Na sexta-feira passada, a FPC renovou o protocolo estabelecido com a Autoridade Antidopagem de Portugal (ADoP), que estendeu à totalidade dos corredores das equipas continentais portuguesas o passaporte biológico. Vários nomes importantes do ciclismo nacional ‘caíram’ devido a este protocolo, mas Delmino Pereira garante não estar arrependido da implementação desta medida.

“Tínhamos noção de que isso poderia acontecer. A intensidade com que se começaram a fazer controlos nos últimos dois anos poderia levantar esse risco e, por isso, eu digo que esta medida foi um ato de coragem. Somos o primeiro país no mundo que faz isto. Nenhum país no mundo tem passaporte biológico, digamos, no ciclismo de terceira divisão. E, portanto, isto é um ato de coragem, até porque nós tínhamos uma noção de que o trabalho, mesmo na ADoP, também não tinha sido feito como devia ter sido feito. E, então, houve aqui abusos”, analisou.

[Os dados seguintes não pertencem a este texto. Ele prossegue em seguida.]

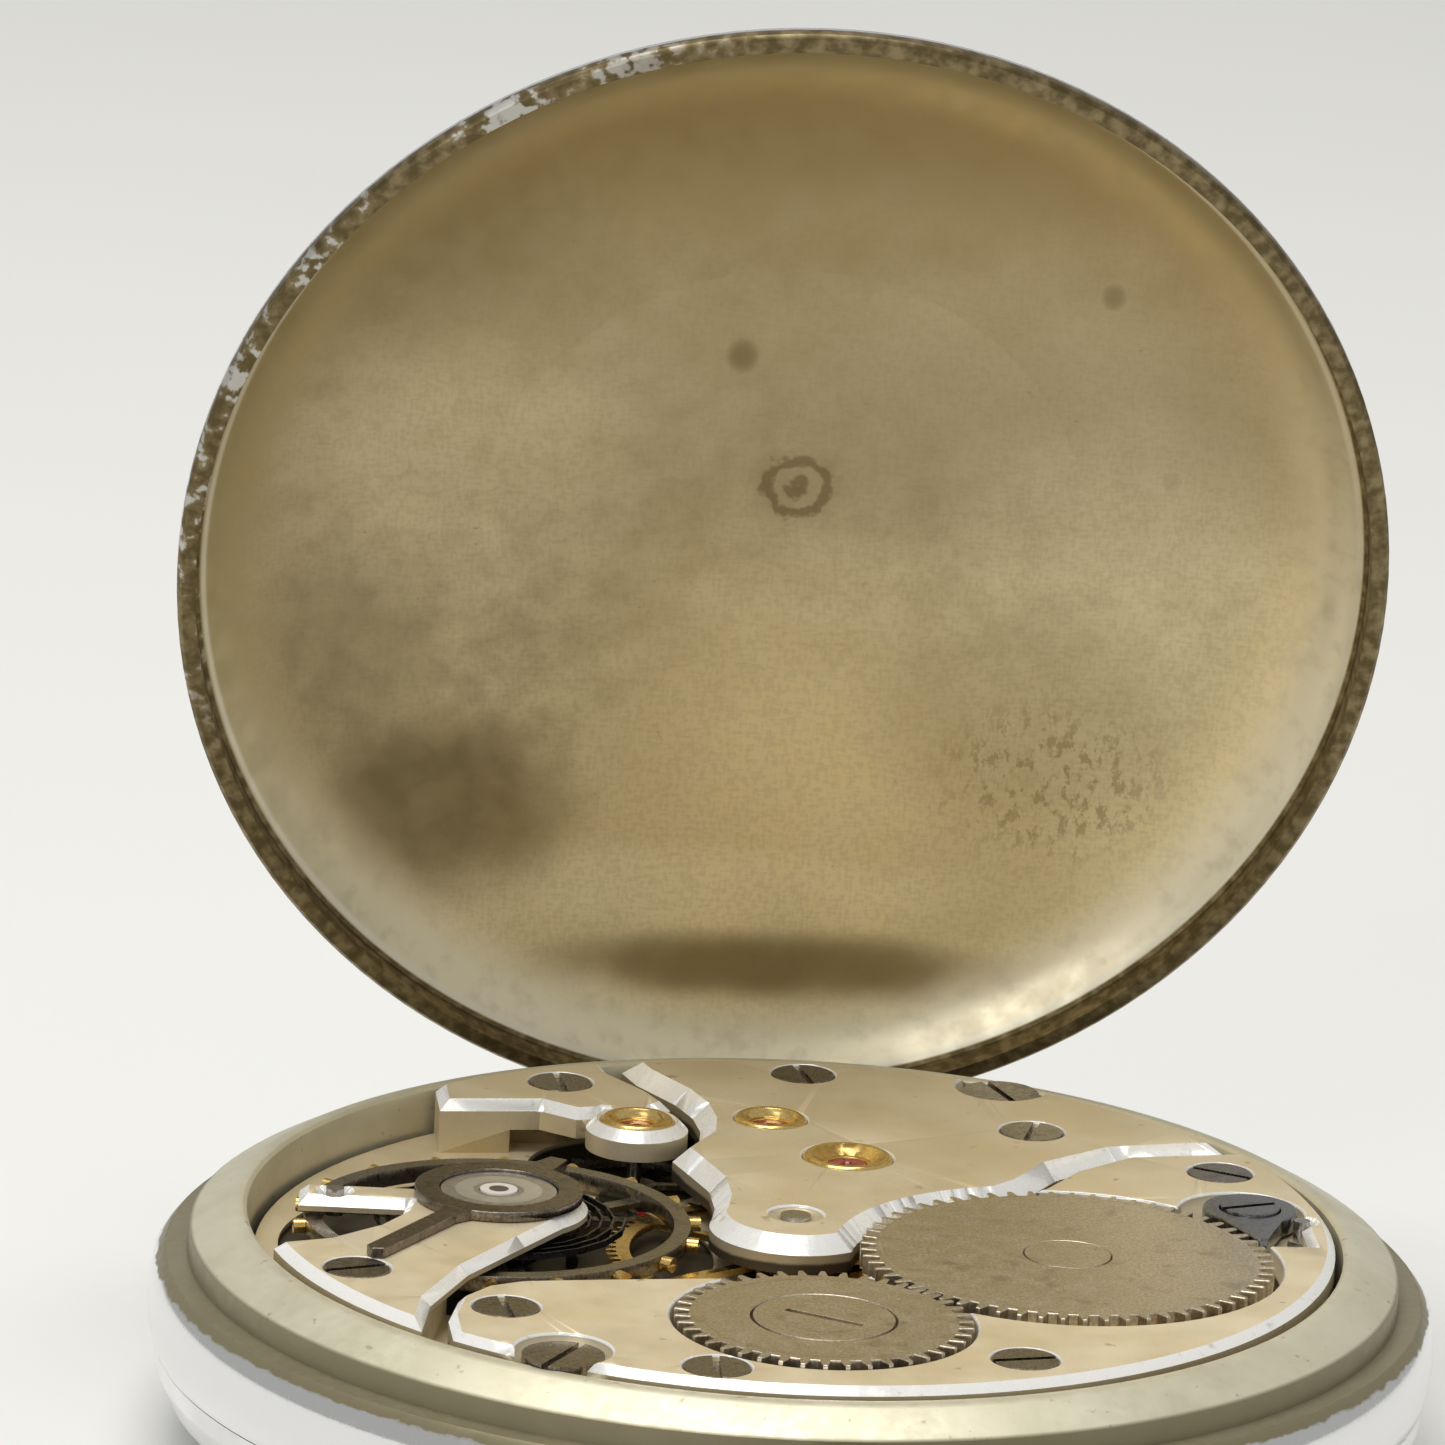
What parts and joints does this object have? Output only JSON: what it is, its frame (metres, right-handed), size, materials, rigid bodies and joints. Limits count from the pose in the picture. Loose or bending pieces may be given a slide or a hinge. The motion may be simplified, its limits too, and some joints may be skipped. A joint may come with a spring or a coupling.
{
  "type": "open face pocket watch",
  "caption": "Open face pocket watch lying dial down with its hinged back cover open on a jewelled lever movement with sub-seconds.",
  "frame": {"origin": "centre of the flat crystal face that the watch rests on, on the movement's centre axis", "axes": "+Z from the dial to the back of the watch, -Y towards the pendant and crown, +Y towards the back cover's hinge"},
  "size_m": [0.0465, 0.064, 0.0502],
  "materials": {
    "case_chrome": "polished nickel-chrome plate",
    "crystal_glass": "clear, flat",
    "cover_metal": "satin with brown patina inside, polished outside",
    "steel": "satin ground",
    "enamel": "white vitreous enamel",
    "blued_steel": "heat blued",
    "brass": "brushed",
    "gold": "polished gilt",
    "gilt_plate": "matte champagne gilt with polished bevels",
    "ruby": "synthetic ruby"
  },
  "bodies": {
    "case": {"case_middle": "case_chrome", "pendant": "case_chrome", "bezel": "case_chrome", "crystal": "crystal_glass", "back_hinge_pin": "steel", "dial": "enamel", "main_plate": "gilt_plate", "barrel_bridge": "gilt_plate", "train_bridge": "gilt_plate", "escape_cock": "gilt_plate", "pallet_cock": "gilt_plate", "balance_cock": "gilt_plate", "crown_wheel_screw": "steel", "click_screw": "blued_steel", "click_spring": "steel", "hairspring_stud": "steel", "balance_end_cap": "steel", "jewel_settings": "gold", "train_jewels": "ruby", "bridge_screws": "steel", "case_screws": "steel"},
    "back_cover": {"back_cover": "cover_metal"},
    "bow": {"bow": "case_chrome"},
    "crown_and_stem": {"crown": "case_chrome", "winding_stem": "steel"},
    "winding_pinion": {"winding_pinion": "steel"},
    "clutch_wheel": {"clutch_wheel": "steel"},
    "setting_lever": {"setting_lever": "steel"},
    "clutch_lever": {"clutch_lever": "steel"},
    "crown_wheel": {"crown_wheel": "steel"},
    "ratchet": {"ratchet_wheel": "steel", "ratchet_screw": "steel", "barrel_arbor": "steel"},
    "click": {"click": "blued_steel"},
    "barrel": {"barrel": "brass", "barrel_cover": "brass", "mainspring": "steel"},
    "center_wheel": {"center_wheel": "gold", "cannon_pinion": "steel", "minute_hand": "blued_steel"},
    "third_wheel": {"third_wheel": "gold"},
    "fourth_wheel": {"fourth_wheel": "gold", "seconds_hand": "blued_steel"},
    "escape_wheel": {"escape_wheel": "steel"},
    "minute_wheel": {"minute_wheel": "brass"},
    "setting_wheel": {"setting_wheel": "steel"},
    "hour_wheel": {"hour_wheel": "brass", "hour_hand": "blued_steel"},
    "pallet_fork": {"pallet_fork": "steel", "pallet_stones": "ruby"},
    "balance": {"balance_wheel": "gold", "balance_screws": "gold", "balance_staff": "steel", "impulse_roller": "steel", "hairspring": "blued_steel"},
    "regulator": {"regulator": "steel"}
  },
  "joints": [
    {"name": "cover_hinge", "type": "hinge", "parent": "case", "child": "back_cover", "pos_m": [0, 0.0216, 0.007], "axis": [-1, 0, 0], "range_deg": [-76.6, 13.4]},
    {"name": "bow_swing", "type": "hinge", "parent": "case", "child": "bow", "pos_m": [0, -0.0249, 0.0059], "axis": [1, 0, 0], "range_deg": [-108.5, 71.5]},
    {"name": "crown_turn", "type": "hinge", "parent": "case", "child": "winding_pinion", "pos_m": [0, -0.0176, 0.0059], "axis": [0, -1, 0], "continuous": true},
    {"name": "crown_pull", "type": "slide", "parent": "winding_pinion", "child": "crown_and_stem", "axis": [0, -1, 0], "range_m": [0, 0.0008]},
    {"name": "clutch_slide", "type": "slide", "parent": "winding_pinion", "child": "clutch_wheel", "axis": [0, 1, 0], "range_m": [0, 0.0008]},
    {"name": "setting_lever_swing", "type": "hinge", "parent": "case", "child": "setting_lever", "pos_m": [0.004, -0.0152, 0.004], "axis": [0, 0, 1], "range_deg": [0, 11.46]},
    {"name": "clutch_lever_swing", "type": "hinge", "parent": "case", "child": "clutch_lever", "pos_m": [-0.0046, -0.0122, 0.004], "axis": [0, 0, 1], "range_deg": [0, 9.94]},
    {"name": "crown_wheel_turn", "type": "hinge", "parent": "case", "child": "crown_wheel", "pos_m": [0, -0.01214, 0.008], "axis": [0, 0, 1], "continuous": true},
    {"name": "ratchet_turn", "type": "hinge", "parent": "case", "child": "ratchet", "pos_m": [0.00941, -0.00431, 0.008], "axis": [0, 0, 1], "continuous": true},
    {"name": "click_swing", "type": "hinge", "parent": "case", "child": "click", "pos_m": [0.01675, 0.00175, 0.008], "axis": [0, 0, 1], "range_deg": [0, 8], "stiffness_Nm_per_rad": 0.000002},
    {"name": "barrel_turn", "type": "hinge", "parent": "case", "child": "barrel", "pos_m": [0.00941, -0.00431, 0.006], "axis": [0, 0, 1], "continuous": true},
    {"name": "center_wheel_turn", "type": "hinge", "parent": "case", "child": "center_wheel", "pos_m": [0, 0, 0.006], "axis": [0, 0, 1], "continuous": true},
    {"name": "third_wheel_turn", "type": "hinge", "parent": "case", "child": "third_wheel", "pos_m": [0.0025, 0.00705, 0.006], "axis": [0, 0, 1], "continuous": true},
    {"name": "fourth_wheel_turn", "type": "hinge", "parent": "case", "child": "fourth_wheel", "pos_m": [0, 0.0116, 0.006], "axis": [0, 0, 1], "continuous": true},
    {"name": "escape_wheel_turn", "type": "hinge", "parent": "case", "child": "escape_wheel", "pos_m": [-0.005, 0.0111, 0.006], "axis": [0, 0, 1], "continuous": true},
    {"name": "minute_wheel_turn", "type": "hinge", "parent": "case", "child": "minute_wheel", "pos_m": [0, -0.00384, 0.004], "axis": [0, 0, 1], "continuous": true},
    {"name": "setting_wheel_turn", "type": "hinge", "parent": "case", "child": "setting_wheel", "pos_m": [0, -0.01008, 0.004], "axis": [0, 0, 1], "continuous": true},
    {"name": "hour_wheel_turn", "type": "hinge", "parent": "case", "child": "hour_wheel", "pos_m": [0, 0, 0.0035], "axis": [0, 0, 1], "continuous": true},
    {"name": "pallet_fork_swing", "type": "hinge", "parent": "case", "child": "pallet_fork", "pos_m": [-0.00753, 0.00667, 0.0064], "axis": [0, 0, 1], "range_deg": [-3.5, 3.5]},
    {"name": "balance_swing", "type": "hinge", "parent": "case", "child": "balance", "pos_m": [-0.0107, 0.0011, 0.007], "axis": [0, 0, 1], "range_deg": [-270, 270], "stiffness_Nm_per_rad": 0.0000017, "deforming": ["hairspring"]},
    {"name": "regulator_swing", "type": "hinge", "parent": "case", "child": "regulator", "pos_m": [-0.0107, 0.0011, 0.0091], "axis": [0, 0, 1], "range_deg": [-12, 12]}
  ],
  "couplings": [
    {"joint": "crown_wheel_turn", "follows": "crown_turn", "ratio": -0.42857},
    {"joint": "ratchet_turn", "follows": "crown_turn", "ratio": 0.3},
    {"joint": "clutch_slide", "follows": "crown_pull", "ratio": 1},
    {"joint": "setting_lever_swing", "follows": "crown_pull", "rad_per_m": 250},
    {"joint": "clutch_lever_swing", "follows": "crown_pull", "rad_per_m": 216.8},
    {"joint": "barrel_turn", "follows": "fourth_wheel_turn", "ratio": -0.0030702},
    {"joint": "third_wheel_turn", "follows": "fourth_wheel_turn", "ratio": -0.13333},
    {"joint": "center_wheel_turn", "follows": "fourth_wheel_turn", "ratio": 0.016667},
    {"joint": "escape_wheel_turn", "follows": "fourth_wheel_turn", "ratio": -10},
    {"joint": "minute_wheel_turn", "follows": "fourth_wheel_turn", "ratio": -0.0055556},
    {"joint": "setting_wheel_turn", "follows": "fourth_wheel_turn", "ratio": 0.0047619},
    {"joint": "hour_wheel_turn", "follows": "fourth_wheel_turn", "ratio": 0.0013889}
  ]
}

Contudo, o presidente da FPC reconhece que “é um pouco injusto” que os ciclistas estejam agora a ser castigados por “anomalias” que “são todas anteriores” à entrada em vigor do protocolo, em 2023.

“[Os resultados] dão a entender que os corredores mudaram os seus comportamentos, aderiram à alteração de comportamentos em massa, mas, efetivamente, a lei permite que se possa ir até 10 anos, e temos estes problemas que têm surgido anteriormente, mas isto faz parte do processo. Custa-me, porque sei que os corredores também não tiveram a culpa toda. Houve erros de muitas partes e custa-me ver os corredores a serem assim castigados”, afirmou.

Para Pereira, é preciso “continuar a credibilizar” a modalidade, até porque “as marcas estão mais confortáveis com este novo método de trabalho”.

“Fomos a primeira modalidade a ter problemas de dopagem, mas somos a modalidade que mais enfrenta o problema e que está em condições de ser a primeira a sair deste tipo de problemas”, concluiu.